Both end lines count: copy exactly from the line that contains "Reconstruct the object" to the line that contains "const FRONT_CHECK_END = 329.1;", and only those lines.

- Data rows:
= = = = = = =

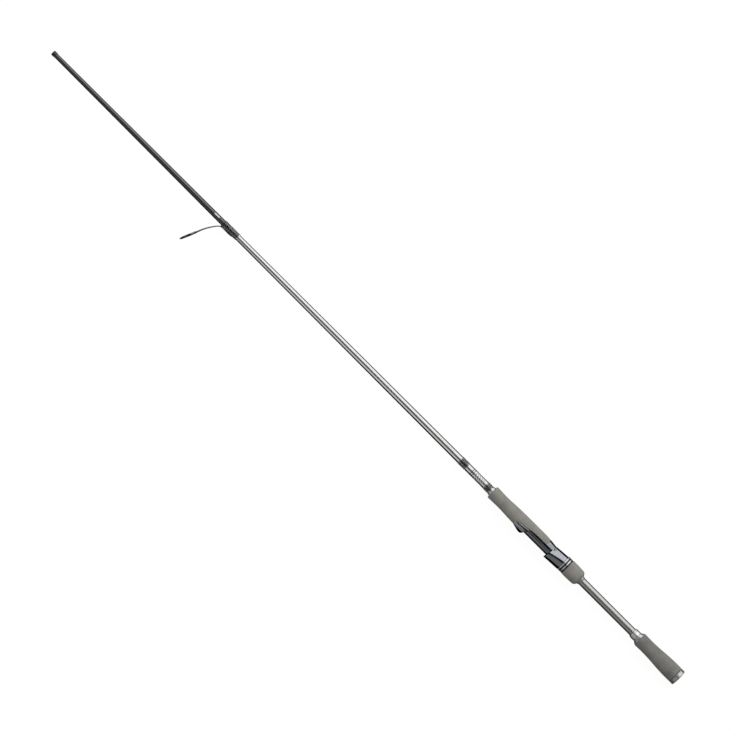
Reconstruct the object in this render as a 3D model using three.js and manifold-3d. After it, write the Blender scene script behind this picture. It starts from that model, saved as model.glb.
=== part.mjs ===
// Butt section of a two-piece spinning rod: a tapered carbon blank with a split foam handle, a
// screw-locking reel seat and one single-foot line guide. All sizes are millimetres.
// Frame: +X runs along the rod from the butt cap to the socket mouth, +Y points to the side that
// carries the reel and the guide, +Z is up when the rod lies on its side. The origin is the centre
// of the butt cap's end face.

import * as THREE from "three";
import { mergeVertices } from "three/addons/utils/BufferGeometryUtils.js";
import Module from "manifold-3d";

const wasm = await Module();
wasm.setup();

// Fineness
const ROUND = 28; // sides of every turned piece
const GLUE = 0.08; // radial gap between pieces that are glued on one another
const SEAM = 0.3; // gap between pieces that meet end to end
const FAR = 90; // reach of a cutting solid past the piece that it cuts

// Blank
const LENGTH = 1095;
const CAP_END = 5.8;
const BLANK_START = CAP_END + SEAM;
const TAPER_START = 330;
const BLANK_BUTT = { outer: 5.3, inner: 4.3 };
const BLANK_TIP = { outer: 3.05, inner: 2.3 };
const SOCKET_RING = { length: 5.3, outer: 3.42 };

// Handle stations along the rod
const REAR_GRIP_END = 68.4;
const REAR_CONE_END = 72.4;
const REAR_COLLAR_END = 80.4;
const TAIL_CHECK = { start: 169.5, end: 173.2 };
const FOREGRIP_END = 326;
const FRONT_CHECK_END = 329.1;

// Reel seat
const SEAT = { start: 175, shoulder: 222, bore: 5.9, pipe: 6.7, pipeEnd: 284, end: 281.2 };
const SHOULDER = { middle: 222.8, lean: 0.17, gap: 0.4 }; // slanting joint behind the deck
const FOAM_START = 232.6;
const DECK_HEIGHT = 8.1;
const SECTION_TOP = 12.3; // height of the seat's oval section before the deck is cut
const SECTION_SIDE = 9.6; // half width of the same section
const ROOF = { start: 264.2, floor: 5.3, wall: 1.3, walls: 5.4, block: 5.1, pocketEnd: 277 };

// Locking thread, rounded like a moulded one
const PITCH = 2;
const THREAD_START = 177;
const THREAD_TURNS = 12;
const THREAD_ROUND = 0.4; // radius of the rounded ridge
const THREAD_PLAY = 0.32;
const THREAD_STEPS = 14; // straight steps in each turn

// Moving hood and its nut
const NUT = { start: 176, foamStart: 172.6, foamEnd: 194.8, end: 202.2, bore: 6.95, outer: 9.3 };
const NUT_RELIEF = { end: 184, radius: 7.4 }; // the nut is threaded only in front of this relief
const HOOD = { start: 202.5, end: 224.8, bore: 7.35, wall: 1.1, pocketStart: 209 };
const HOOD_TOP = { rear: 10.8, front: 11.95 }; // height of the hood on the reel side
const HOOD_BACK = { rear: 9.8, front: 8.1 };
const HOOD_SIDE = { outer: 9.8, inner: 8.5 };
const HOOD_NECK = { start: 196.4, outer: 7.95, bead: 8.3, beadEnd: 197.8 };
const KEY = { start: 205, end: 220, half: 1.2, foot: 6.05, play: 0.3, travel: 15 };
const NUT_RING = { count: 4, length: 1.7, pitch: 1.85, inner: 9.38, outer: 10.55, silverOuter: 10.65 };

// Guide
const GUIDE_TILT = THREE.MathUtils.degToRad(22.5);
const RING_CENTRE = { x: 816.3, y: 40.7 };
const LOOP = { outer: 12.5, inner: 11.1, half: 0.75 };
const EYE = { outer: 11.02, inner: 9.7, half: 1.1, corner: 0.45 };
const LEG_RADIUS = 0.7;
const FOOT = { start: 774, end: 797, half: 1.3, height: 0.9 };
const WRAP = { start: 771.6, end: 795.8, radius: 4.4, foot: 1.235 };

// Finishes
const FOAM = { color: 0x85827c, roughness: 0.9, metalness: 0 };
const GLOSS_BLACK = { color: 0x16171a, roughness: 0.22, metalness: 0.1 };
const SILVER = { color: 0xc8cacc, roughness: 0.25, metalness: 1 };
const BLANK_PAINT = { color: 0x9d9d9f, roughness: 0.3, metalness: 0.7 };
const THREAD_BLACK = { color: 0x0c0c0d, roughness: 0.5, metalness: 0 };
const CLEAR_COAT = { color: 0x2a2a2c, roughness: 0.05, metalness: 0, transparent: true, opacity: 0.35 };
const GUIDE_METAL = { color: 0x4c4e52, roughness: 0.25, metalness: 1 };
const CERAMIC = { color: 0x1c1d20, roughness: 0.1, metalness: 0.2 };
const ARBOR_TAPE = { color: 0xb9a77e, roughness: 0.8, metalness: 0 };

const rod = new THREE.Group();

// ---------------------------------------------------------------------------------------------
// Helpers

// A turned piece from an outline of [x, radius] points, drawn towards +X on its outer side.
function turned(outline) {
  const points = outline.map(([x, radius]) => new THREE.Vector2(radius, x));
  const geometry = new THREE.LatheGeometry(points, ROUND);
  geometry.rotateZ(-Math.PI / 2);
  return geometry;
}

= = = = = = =

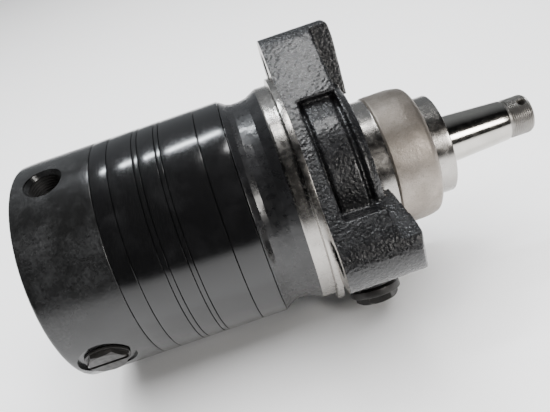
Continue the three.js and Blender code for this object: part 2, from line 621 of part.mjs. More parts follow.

= = = = = = =

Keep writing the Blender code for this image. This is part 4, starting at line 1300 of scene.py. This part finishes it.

= = = = = = =

- Output of the exercise:
Reconstruct the object in this render as a 3D model using three.js and manifold-3d. After it, write the Blender scene script behind this picture. It starts from that model, saved as model.glb.
=== part.mjs ===
// Butt section of a two-piece spinning rod: a tapered carbon blank with a split foam handle, a
// screw-locking reel seat and one single-foot line guide. All sizes are millimetres.
// Frame: +X runs along the rod from the butt cap to the socket mouth, +Y points to the side that
// carries the reel and the guide, +Z is up when the rod lies on its side. The origin is the centre
// of the butt cap's end face.

import * as THREE from "three";
import { mergeVertices } from "three/addons/utils/BufferGeometryUtils.js";
import Module from "manifold-3d";

const wasm = await Module();
wasm.setup();

// Fineness
const ROUND = 28; // sides of every turned piece
const GLUE = 0.08; // radial gap between pieces that are glued on one another
const SEAM = 0.3; // gap between pieces that meet end to end
const FAR = 90; // reach of a cutting solid past the piece that it cuts

// Blank
const LENGTH = 1095;
const CAP_END = 5.8;
const BLANK_START = CAP_END + SEAM;
const TAPER_START = 330;
const BLANK_BUTT = { outer: 5.3, inner: 4.3 };
const BLANK_TIP = { outer: 3.05, inner: 2.3 };
const SOCKET_RING = { length: 5.3, outer: 3.42 };

// Handle stations along the rod
const REAR_GRIP_END = 68.4;
const REAR_CONE_END = 72.4;
const REAR_COLLAR_END = 80.4;
const TAIL_CHECK = { start: 169.5, end: 173.2 };
const FOREGRIP_END = 326;
const FRONT_CHECK_END = 329.1;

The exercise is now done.